** Begin Data extract **
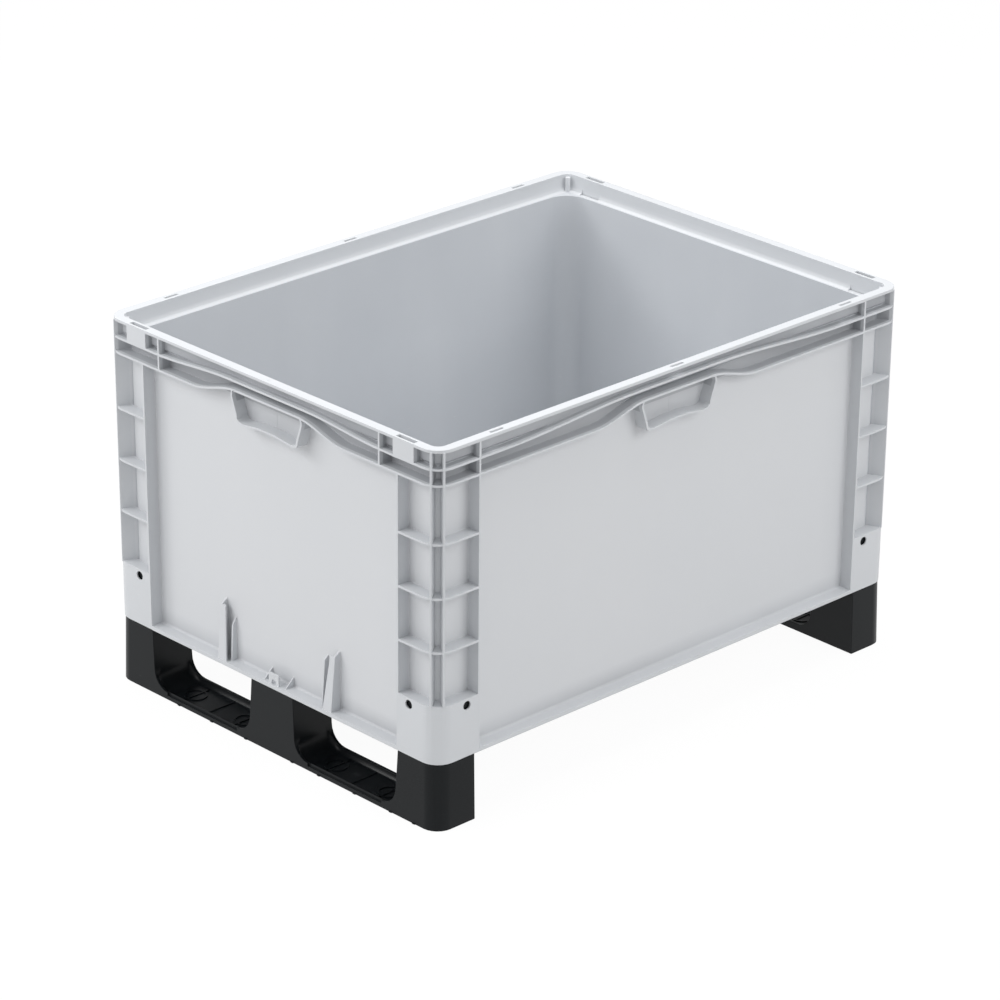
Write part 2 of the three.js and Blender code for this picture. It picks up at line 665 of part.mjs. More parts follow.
// Tongues of a corner foot, standing up inside the hollow corner block behind its holes
function cornerTongues(side, sign) {
  const height = [FOOT_FLOOR, BLOCK_TOP - BLOCK_SKIN - TONGUE_BELOW];
  const depth = [TONGUE_INSET, TONGUE_INSET + TONGUE];
  const sides = SIDES.length;
  const tongues = [];
  for (const face of [side, (side + sides + sign) % sides]) {
    const toCorner = face === side ? sign : -sign;
    const middle = halfAlong(face) - HOLE_FROM_CORNER;
    const along = mirroredRange(toCorner, middle - TONGUE_WIDTH / 2, middle + TONGUE_WIDTH / 2);
    tongues.push(boxOnSide(face, along, depth, height));
  }
  return tongues;
}

// The runner's plan, rounded at the container's corners and leaning in towards the top
function runnerBound() {
  const plan = new THREE.ExtrudeGeometry(roundedRectangle(RUNNER_INSET, RUNNER_RADIUS), {
    depth: SKIRT_HEIGHT, bevelEnabled: false, curveSegments: ARC,
  });
  return solidOf(drafted(plan, RUNNER_DRAFT, 0, SKIRT_HEIGHT));
}

// Room for the container's base, which sits down between the feet
function baseSeat() {
  const outline = roundedRectangle(BASE_INSET + DRAFT - SEAT_GAP, WALL_RADIUS + WALL_INSET - BASE_INSET);
  return slab(outline, SKIRT_HEIGHT - BASE_STEP - SEAT_GAP, SKIRT_HEIGHT + PAST);
}

// The rail's outer lip is lower than its inner one
function lipCut(side, from, to) {
  const depth = [0, RUNNER_INSET + RAIL_OUTER_WALL];
  const height = [RAIL_OUTER_HEIGHT, RAIL_INNER_HEIGHT + RAIL_FILLET];
  return boxOnSide(side, [from + RAIL_FILLET, to - RAIL_FILLET], depth, height);
}

function skidRunner(side) {
  const end = WIDTH / 2 - RUNNER_INSET;
  const outerFoot = end - FOOT_LENGTH;
  const innerFoot = MIDDLE_FOOT / 2;
  const cuts = [baseSeat()];
  for (const [from, to] of [[-end, -outerFoot], [-innerFoot, innerFoot], [outerFoot, end]]) {
    cuts.push(footHollow(side, from, to));
  }
  for (const sign of [-1, 1]) {
    const [from, to] = mirroredRange(sign, innerFoot + FOOT_FLARE, outerFoot - FOOT_FLARE);
    cuts.push(railTrough(side, from, to), lipCut(side, from, to));
  }
  const profile = intoSide(side, runnerOutline(), 0, RUNNER_INSET + RUNNER_WIDTH);
  const body = profile.intersect(runnerBound()).subtract(joined(cuts));
  return geometryOf(joined([body, ...cornerTongues(side, -1), ...cornerTongues(side, 1)]));
}

// Finishes and assembly
function greyPlastic() {
  return new THREE.MeshStandardMaterial({ color: 0xc6c9cd, roughness: 0.42, metalness: 0 });
}

function blackPlastic() {
  return new THREE.MeshStandardMaterial({ color: 0x1d1e20, roughness: 0.38, metalness: 0 });
}

function named(name, geometry, material) {
  const mesh = new THREE.Mesh(geometry, material);
  mesh.name = name;
  return mesh;
}

const container = new THREE.Group();
container.name = 'euro_container';
container.add(named('container_tub', containerTub(), greyPlastic()));
container.add(named('runner_left', skidRunner(3), blackPlastic()));
container.add(named('runner_right', skidRunner(1), blackPlastic()));

export default container;
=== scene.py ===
"""Grey plastic euro container on two black skid runners, in a plain pale studio.

Lengths are metres in the part's own frame: X along the long sides, Y along the short
sides, Z up, with the origin on the floor under the middle of the container.
"""
import logging
import math
from dataclasses import dataclass
from enum import Enum
from typing import Any, Callable

import bmesh
import bpy
from mathutils import Matrix, Vector
from mathutils.bvhtree import BVHTree
from mathutils.kdtree import KDTree


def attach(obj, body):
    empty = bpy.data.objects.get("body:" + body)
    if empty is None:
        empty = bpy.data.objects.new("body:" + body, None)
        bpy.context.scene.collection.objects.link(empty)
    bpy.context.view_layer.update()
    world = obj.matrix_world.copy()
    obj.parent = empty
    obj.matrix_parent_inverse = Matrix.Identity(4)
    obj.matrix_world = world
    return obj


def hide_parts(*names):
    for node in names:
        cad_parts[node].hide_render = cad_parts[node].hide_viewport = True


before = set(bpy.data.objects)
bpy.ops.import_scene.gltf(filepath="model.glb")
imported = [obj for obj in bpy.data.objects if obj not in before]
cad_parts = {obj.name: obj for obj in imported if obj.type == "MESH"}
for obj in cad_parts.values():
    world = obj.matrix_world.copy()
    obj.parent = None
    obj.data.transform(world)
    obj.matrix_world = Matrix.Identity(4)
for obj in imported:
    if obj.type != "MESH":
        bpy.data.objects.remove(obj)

LOG = logging.getLogger("container")
MM = 0.001
BODY = "root"
ORIGIN = Vector((0.0, 0.0, 0.0))
UNTURNED = Vector((1.0, 1.0, 1.0))
CLOSE = 0.1 * MM


class Slot(Enum):
    """Material slots of the record."""

    GREY = "grey_plastic"
    BLACK = "black_plastic"


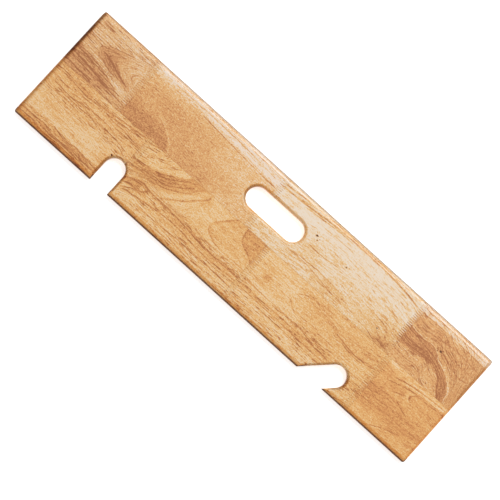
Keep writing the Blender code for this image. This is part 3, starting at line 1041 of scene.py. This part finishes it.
def grain_group():
    """Rings, vessel lines, streaks, fibres and pores, all drawn out along the grain.

    Across the grain the pattern follows the growth rings, so that vessel lines and streaks run
    with the figure.  Each ring darkens slowly and ends sharply, and rings differ in strength.
    """
    inputs = [("Vector", "vector"), ("Rings", "value"), ("Wander", "value")]
    outputs = [("Late Wood", "value"), ("Vessels", "value"), ("Streak", "value"), ("Fibre", "value"),
               ("Pores", "value")]
    tree, given, finish = group("wood_grain", inputs, outputs)
    plain = node(tree, "ShaderNodeSeparateXYZ", {0: given["Vector"]}).outputs
    across = maths(tree, 'MULTIPLY', given["Rings"], 0.004)
    depth = maths(tree, 'MULTIPLY_ADD', plain["Y"], 0.15, plain["Z"])
    grain = node(tree, "ShaderNodeCombineXYZ", {0: plain["X"], 1: across, 2: depth}).outputs[0]

    swing = centred(tree, noise(tree, given["Vector"], (11.0, 60.0, 60.0), 4.0, 0.6))
    place = maths(tree, 'MULTIPLY_ADD', swing, given["Wander"], given["Rings"])
    part = maths(tree, 'FRACT', place)
    climb = ramp(tree, part, 0.20, 0.88)
    drop = ramp(tree, part, 0.88, 1.0, 1.0, 0.0)
    number = maths(tree, 'FLOOR', place)
    chance = node(tree, "ShaderNodeTexWhiteNoise", {"W": number}, noise_dimensions='1D').outputs["Value"]
    patchy = ramp(tree, noise(tree, grain, (18.0, 60.0, 60.0), 2.0), 0.35, 0.62, 0.25, 1.0)
    strength = maths(tree, 'MULTIPLY', ramp(tree, chance, 0.1, 0.9, 0.10, 1.0), patchy)
    late = maths(tree, 'MULTIPLY', maths(tree, 'MULTIPLY', climb, drop), strength)

    crowd = ramp(tree, noise(tree, grain, (12.0, 90.0, 90.0), 2.0), 0.40, 0.60, 0.04, -0.03)
    vessel = maths(tree, 'ADD', noise(tree, grain, (62.0, 560.0, 560.0), 3.0, 0.6), crowd)
    vessels = ramp(tree, vessel, 0.55, 0.64)
    streak = centred(tree, noise(tree, grain, (12.0, 240.0, 240.0), 4.0, 0.6))
    fibre = centred(tree, noise(tree, grain, (150.0, 700.0, 700.0), 2.0, 0.6))
    pore = noise(tree, grain, (150.0, 1100.0, 1100.0), 2.0, 0.5)
    pores = ramp(tree, pore, 0.61, 0.68)
    return finish({"Late Wood": late, "Vessels": vessels, "Streak": streak, "Fibre": fibre,
                   "Pores": pores})


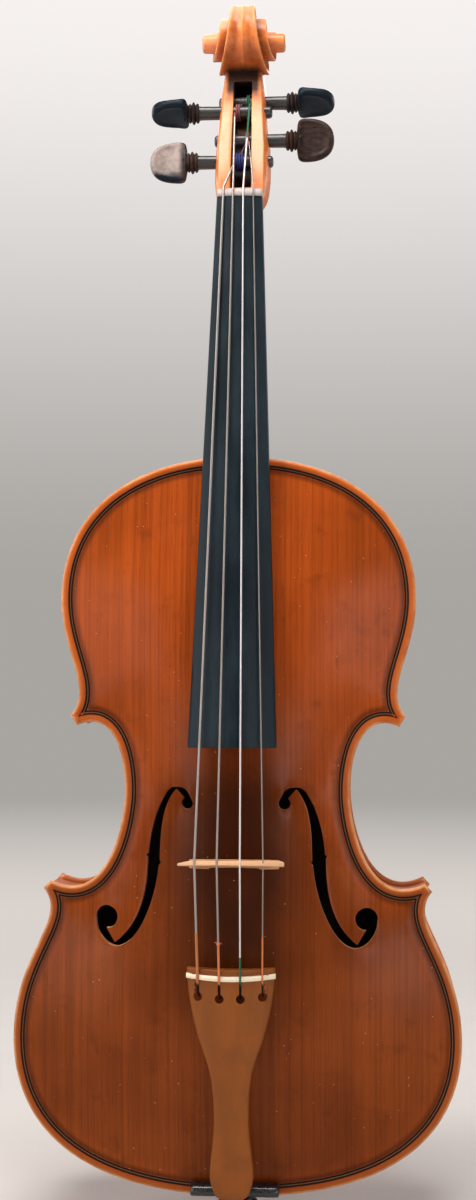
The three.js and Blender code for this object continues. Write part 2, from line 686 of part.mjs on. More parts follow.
// A peg: tapered shaft, collar of three beads and a head hollowed on both faces
function pegHead() {
  const outlineOfHead = new THREE.Shape();
  outlineOfHead.moveTo(31, -6);
  outlineOfHead.lineTo(33, -11.4);
  outlineOfHead.bezierCurveTo(46, -13.4, 52.5, -8, 52.5, 0);
  outlineOfHead.bezierCurveTo(52.5, 8, 46, 13.4, 33, 11.4);
  outlineOfHead.lineTo(31, 6);
  const settings = { depth: 11, bevelEnabled: false, curveSegments: 5 };
  const blank = new THREE.ExtrudeGeometry(outlineOfHead, settings);
  blank.translate(0, 0, -5.5).rotateX(Math.PI / 2);
  let head = solid(blank);
  for (const face of [-1, 1]) {
    const scoop = new THREE.SphereGeometry(26, 16, 12).scale(1, 1, 0.8).translate(50, face * 28.2, 0);
    head = head.subtract(solid(scoop));
  }
  return head.intersect(turned([[0, 30], [12.4, 30], [12.4, 53], [0, 53]], 20));
}
function pegShaft(tip) {
  const outline = [
    [0, -tip],
    [pegRadius(-tip) - 0.6, -tip],
    [pegRadius(-tip), -tip + 0.6],
    [pegRadius(25), 25],
    [5.2, 25.6],
    [5.6, 26.6],
    [5.1, 27.4],
    [6.4, 28.3],
    [5.1, 29.2],
    [5.6, 30],
    [4.6, 31],
    [5.5, 33.5],
    [0, 33.5],
  ];
  return turned(outline, 12);
}
const head = pegHead();
for (const peg of pegs) {
  const whole = pegShaft(peg.tip).add(head.rotate([(peg.turn * 180) / Math.PI, 0, 0]));
  place(`peg_${peg.name}`, toPeg(whole, peg), "rosewood");
}

// Bridge: half of its outline, from the crown down to the arch between the feet
const bridgeHalf = new THREE.Shape();
bridgeHalf.moveTo(0, BRIDGE_HEIGHT);
bridgeHalf.quadraticCurveTo(14, BRIDGE_HEIGHT - 0.2, 28, BRIDGE_HEIGHT - 8.6);
bridgeHalf.lineTo(28.4, BRIDGE_HEIGHT - 10.6);
bridgeHalf.bezierCurveTo(25, 24.4, 22, 23.4, 18.5, 24.6);
bridgeHalf.bezierCurveTo(13.5, 25.5, 12, 19, 16, 18.2);
bridgeHalf.bezierCurveTo(19, 17.7, 20, 19.4, 22, 19);
bridgeHalf.bezierCurveTo(23, 15, 19.6, 11, 18.4, 8);
bridgeHalf.bezierCurveTo(18, 4.4, 21, 2.2, 24.4, 1.2);
bridgeHalf.lineTo(24.4, -6);
bridgeHalf.lineTo(13.4, -6);
bridgeHalf.lineTo(13.2, 2.2);
bridgeHalf.bezierCurveTo(12, 8, 6, 10.4, 0, 10.6);
const bridgeRight = bridgeHalf.getPoints(6);
const bridgeOutline = new THREE.Shape([...bridgeRight, ...mirrored(bridgeRight).slice(1, -1)]);
const heart = new THREE.Path();
heart.moveTo(0, 17.6);
heart.bezierCurveTo(7.5, 19.5, 7.5, 27, 3.4, 27);
heart.bezierCurveTo(1.6, 27, 1.4, 25, 0, 24);
heart.bezierCurveTo(-1.4, 25, -1.6, 27, -3.4, 27);
heart.bezierCurveTo(-7.5, 27, -7.5, 19.5, 0, 17.6);
bridgeOutline.holes.push(heart);
const bridgeSettings = { depth: 6, bevelEnabled: false, curveSegments: 5 };
const bridgeBlank = new THREE.ExtrudeGeometry(bridgeOutline, bridgeSettings);
bridgeBlank.rotateX(Math.PI / 2).translate(STRING_SHIFT * 0.4, 6, 0);
const bridgeSide = new THREE.Shape();
bridgeSide.moveTo(0, -8);
bridgeSide.lineTo(4.8, -8);
bridgeSide.lineTo(4.8, 2);
bridgeSide.quadraticCurveTo(4.4, BRIDGE_HEIGHT * 0.6, 2.4, BRIDGE_HEIGHT + 1);
bridgeSide.lineTo(0, BRIDGE_HEIGHT + 1);
const bridgeTaper = profile(bridgeSide, 40, 5).translate([0, 0, -BODY_FOOT]);
const topUnderBridge = -outerSide(TOP_RISE)(0, BRIDGE_FOOT);
const topForm = slab((x, h) => outerSide(TOP_RISE)(x, h) + FIT, () => 0, -1);
const bridge = solid(bridgeBlank)
  .intersect(bridgeTaper)
  .rotate([90 - (BRIDGE_LEAN * 180) / Math.PI, 0, 0])
  .translate([0, topUnderBridge, up(BRIDGE_FOOT)])
  .subtract(topForm)
  .subtract(stringGrooves);
place("bridge", bridge, "pale_wood");

// Tailpiece: a vaulted shell with four keyholes, a fret across it and a solid lower end
const TAIL_FOOT = 2.5;
const TAIL_HEAD = 128.6;
const tailHalfWidths = [
  [TAIL_FOOT, 5.5],
  [6, 9.6],
  [14, 11.7],
  [34, 10],
  [52, 9.3],
  [68, 10.8],
  [82, 14.6],
  [92, 18],
  [104, 21],
  [116, 23],
  [TAIL_HEAD, 23.8],
];
const tailFront = (h) => mix(-41, -57.2, (h - TAIL_FOOT) / (TAIL_HEAD - TAIL_FOOT));
function tailRing(h, half, front, back) {
  const ring = [];
  for (let i = 0; i <= 8; i++) {
    const x = mix(-half, half, i / 8);
    ring.push(new THREE.Vector3(x + STRING_SHIFT, front + (x * x) / 95, up(h)));
  }
  for (let i = 0; i <= 8; i++) {
    const x = mix(half, -half, i / 8);
    ring.push(new THREE.Vector3(x + STRING_SHIFT, back(x), up(h)));
  }
  return ring;
}
const tailOuter = loft(
  tailHalfWidths.map(([h, half]) => tailRing(h, half, tailFront(h), () => tailFront(h) + 8)),
);
const tailHollow = loft(
  [30, 60, 92, TAIL_HEAD + 2].map((h) => {
    const half = h < 60 ? 5.5 : h < 90 ? 6.5 : mix(14, 20.5, (h - 92) / 38);
    return tailRing(h, half, tailFront(h) + 4, () => tailFront(h) + 12);
  }),
);
const fretSeat = (slack) =>
  loft(
    [FRET_HEIGHT - 1.4 - slack, FRET_HEIGHT + 1.4 + slack].map((h) =>
      tailRing(h, 23.9, tailFront(h) - 0.9 - slack, (x) => tailFront(h) + 1.6 + slack + (x * x) / 95),
    ),
  );
let tailpiece = tailOuter.subtract(tailHollow).subtract(fretSeat(0.1));
for (let i = 0; i < 4; i++) {
  const x = stringAtFret[i];
  const hole = new THREE.CylinderGeometry(2.4, 2.4, 30, 10).translate(x, -52, up(keyholeHeight[i]));
  tailpiece = tailpiece.subtract(solid(hole));
  tailpiece = tailpiece.subtract(box(x - 0.95, x + 0.95, -75, -40, keyholeHeight[i], FRET_HEIGHT - 1.5));
}
const TAILGUT_RADIUS = 1;
for (const x of [-5, 3]) {
  const bore = new THREE.CylinderGeometry(TAILGUT_RADIUS + 0.3, TAILGUT_RADIUS + 0.3, 40, 10);
  bore.rotateX(Math.PI / 2).translate(x, -36.4, up(TAIL_FOOT + 30));
  tailpiece = tailpiece.subtract(solid(bore));
}
tailpiece = tailpiece.subtract(box(-6.6, 4.6, -38, -20, -5, 16)).subtract(stringGrooves);
place("tailpiece", tailpiece, "boxwood");
place("tailpiece_fret", fretSeat(0).subtract(stringGrooves), "white");

// Saddle, end button and the tailgut that loops over the one and round the other
const SADDLE_BACK = -RIB_HALF - GLUE_LINE;
const saddleSide = new THREE.Shape();
saddleSide.moveTo(SADDLE_BACK, 1.6);
saddleSide.lineTo(-28.5, 1.6);
saddleSide.quadraticCurveTo(-32, 2, -32, 5);
saddleSide.lineTo(-30.5, 7.6);
saddleSide.lineTo(SADDLE_BACK, 7.6);
place("saddle", profile(saddleSide, 24), "ebony");

const buttonProfile = [
  [0, 0],
  [9.6, 0],
  [11, 1.2],
  [11, 5.2],
  [9.4, 6.4],
  [6.2, 6.9],
  [6, 10.2],
  [7, 11],
  [7, 12.6],
  [PIN_RADIUS, 12.6],
  [PIN_RADIUS - 0.5, 42],
  [0, 42],
].map(([radius, z]) => new THREE.Vector2(radius, z));
const endButton = solid(new THREE.LatheGeometry(buttonProfile, 20).rotateX(Math.PI / 2));
place("end_button", endButton, "rosewood");

const GUT_TURN = 7.6; // radius of the loop in the button's groove
const gutLeg = (side) => [
  [STRING_SHIFT + side * 4, -36.4, up(30)],
  [STRING_SHIFT + side * 4, -36.4, up(17)],
  [STRING_SHIFT + side * 4.2, -33.6, up(7)],
  [STRING_SHIFT * 0.8 + side * 4.6, -32.8, up(1.2)],
  [side * 5.6, -28, 10.6],
  [side * GUT_TURN, -12, 8.7],
];
const gutTurn = [];
for (let i = 0; i <= 10; i++) {
  const a = Math.PI + (Math.PI * i) / 10;
  gutTurn.push([GUT_TURN * Math.cos(a), -GUT_TURN * Math.sin(a), 8.55]);
}
const gutPath = [...gutLeg(-1), ...gutTurn, ...gutLeg(1).reverse()].map((p) => new THREE.Vector3(...p));
place("tailgut", stringSolid(gutPath, TAILGUT_RADIUS), "nylon");

export default group;
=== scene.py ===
"""Viola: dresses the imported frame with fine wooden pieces, strings and procedural materials.

Shapes are worked out in millimetres. Their heights are above the body's lower edge, which stands
BODY_FOOT above the flat end of the end button.
"""
import math

import bpy
import numpy as np
from mathutils import Matrix, Vector
from mathutils.geometry import delaunay_2d_cdt


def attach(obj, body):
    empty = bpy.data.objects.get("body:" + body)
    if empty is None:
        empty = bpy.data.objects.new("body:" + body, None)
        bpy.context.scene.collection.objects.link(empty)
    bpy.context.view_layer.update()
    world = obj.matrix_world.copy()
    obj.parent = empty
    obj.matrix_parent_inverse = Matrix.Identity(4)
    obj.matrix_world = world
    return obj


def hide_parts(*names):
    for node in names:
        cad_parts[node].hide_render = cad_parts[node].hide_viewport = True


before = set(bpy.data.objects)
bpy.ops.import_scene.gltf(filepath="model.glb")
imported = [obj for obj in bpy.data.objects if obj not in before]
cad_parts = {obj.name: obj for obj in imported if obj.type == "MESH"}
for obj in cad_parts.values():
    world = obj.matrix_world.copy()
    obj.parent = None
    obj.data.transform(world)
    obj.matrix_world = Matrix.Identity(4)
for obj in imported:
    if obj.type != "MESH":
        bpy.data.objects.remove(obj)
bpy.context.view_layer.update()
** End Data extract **
▸ The problem
Return only the lines running from the line with "const GUT_TURN = 7.6;" to the last line of the records, both included, exactly as written.

▸ Solution to this exercise
const GUT_TURN = 7.6; // radius of the loop in the button's groove
const gutLeg = (side) => [
  [STRING_SHIFT + side * 4, -36.4, up(30)],
  [STRING_SHIFT + side * 4, -36.4, up(17)],
  [STRING_SHIFT + side * 4.2, -33.6, up(7)],
  [STRING_SHIFT * 0.8 + side * 4.6, -32.8, up(1.2)],
  [side * 5.6, -28, 10.6],
  [side * GUT_TURN, -12, 8.7],
];
const gutTurn = [];
for (let i = 0; i <= 10; i++) {
  const a = Math.PI + (Math.PI * i) / 10;
  gutTurn.push([GUT_TURN * Math.cos(a), -GUT_TURN * Math.sin(a), 8.55]);
}
const gutPath = [...gutLeg(-1), ...gutTurn, ...gutLeg(1).reverse()].map((p) => new THREE.Vector3(...p));
place("tailgut", stringSolid(gutPath, TAILGUT_RADIUS), "nylon");

export default group;
=== scene.py ===
"""Viola: dresses the imported frame with fine wooden pieces, strings and procedural materials.

Shapes are worked out in millimetres. Their heights are above the body's lower edge, which stands
BODY_FOOT above the flat end of the end button.
"""
import math

import bpy
import numpy as np
from mathutils import Matrix, Vector
from mathutils.geometry import delaunay_2d_cdt


def attach(obj, body):
    empty = bpy.data.objects.get("body:" + body)
    if empty is None:
        empty = bpy.data.objects.new("body:" + body, None)
        bpy.context.scene.collection.objects.link(empty)
    bpy.context.view_layer.update()
    world = obj.matrix_world.copy()
    obj.parent = empty
    obj.matrix_parent_inverse = Matrix.Identity(4)
    obj.matrix_world = world
    return obj


def hide_parts(*names):
    for node in names:
        cad_parts[node].hide_render = cad_parts[node].hide_viewport = True


before = set(bpy.data.objects)
bpy.ops.import_scene.gltf(filepath="model.glb")
imported = [obj for obj in bpy.data.objects if obj not in before]
cad_parts = {obj.name: obj for obj in imported if obj.type == "MESH"}
for obj in cad_parts.values():
    world = obj.matrix_world.copy()
    obj.parent = None
    obj.data.transform(world)
    obj.matrix_world = Matrix.Identity(4)
for obj in imported:
    if obj.type != "MESH":
        bpy.data.objects.remove(obj)
bpy.context.view_layer.update()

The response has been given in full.